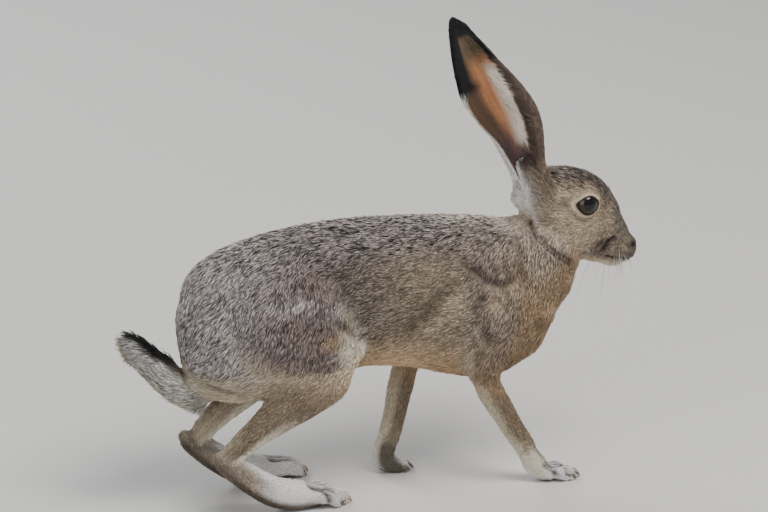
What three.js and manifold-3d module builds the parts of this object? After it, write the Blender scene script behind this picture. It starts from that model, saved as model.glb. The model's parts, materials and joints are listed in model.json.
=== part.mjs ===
// A black-tailed hare standing on all four feet, life size, as one still model in named pieces.
// Millimetres, +X towards the nose, +Y to the animal's left, +Z up, the floor at Z = 0.
import * as THREE from "three";
import { mergeVertices } from "three/addons/utils/BufferGeometryUtils.js";
import Module from "manifold-3d";

const wasm = await Module();
wasm.setup();

// Driving sizes of the animal
const EAR_LENGTH = 168;
const EYE_RADIUS = 11.4;
const EYE_SEGMENTS = 14;
const LID_THICKNESS = 1.7;
const EYE_OPENING = { half: [9.8, 15, 8.4], ahead: 1, outwards: 16 };
const CLAW_LENGTH = 7.5;
const SKIN_GAP = 0.3;
const CAP_RINGS = 3;
const TANGENT_STEP = 0.02;
const RIGHT = -1;
const LEFT = 1;

// The body's path is laid out from a point under the loins, and this moves it to the middle of its box.
const CENTRE_SHIFT = new THREE.Vector3(4.5, 0, 0);

const FUR = { back: 0x6b5d4f, flank: 0x8a7760, belly: 0xb79a74, foot: 0xc9b899, ear: 0x7a6650 };

// A closed mesh as a solid, turned right side out.
function solid(geometry) {
  const plain = geometry.clone();
  plain.deleteAttribute("normal");
  plain.deleteAttribute("uv");
  const merged = mergeVertices(plain, 1e-4);
  const make = (triVerts) =>
    new wasm.Manifold(
      new wasm.Mesh({ numProp: 3, vertProperties: merged.attributes.position.array, triVerts }),
    );
  const faces = new Uint32Array(merged.index.array);
  const made = make(faces);
  return made.volume() < 0 ? make(faces.reverse()) : made;
}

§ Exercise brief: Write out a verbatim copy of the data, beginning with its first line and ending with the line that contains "import Module from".

§ Exercise solution:
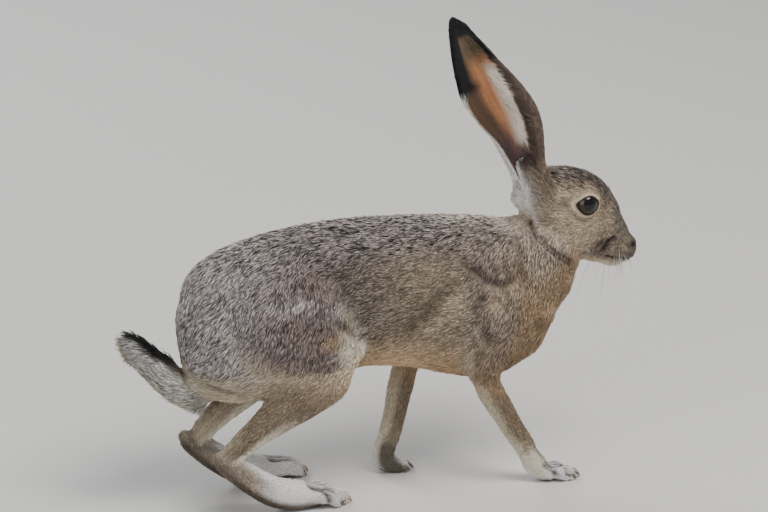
What three.js and manifold-3d module builds the parts of this object? After it, write the Blender scene script behind this picture. It starts from that model, saved as model.glb. The model's parts, materials and joints are listed in model.json.
=== part.mjs ===
// A black-tailed hare standing on all four feet, life size, as one still model in named pieces.
// Millimetres, +X towards the nose, +Y to the animal's left, +Z up, the floor at Z = 0.
import * as THREE from "three";
import { mergeVertices } from "three/addons/utils/BufferGeometryUtils.js";
import Module from "manifold-3d";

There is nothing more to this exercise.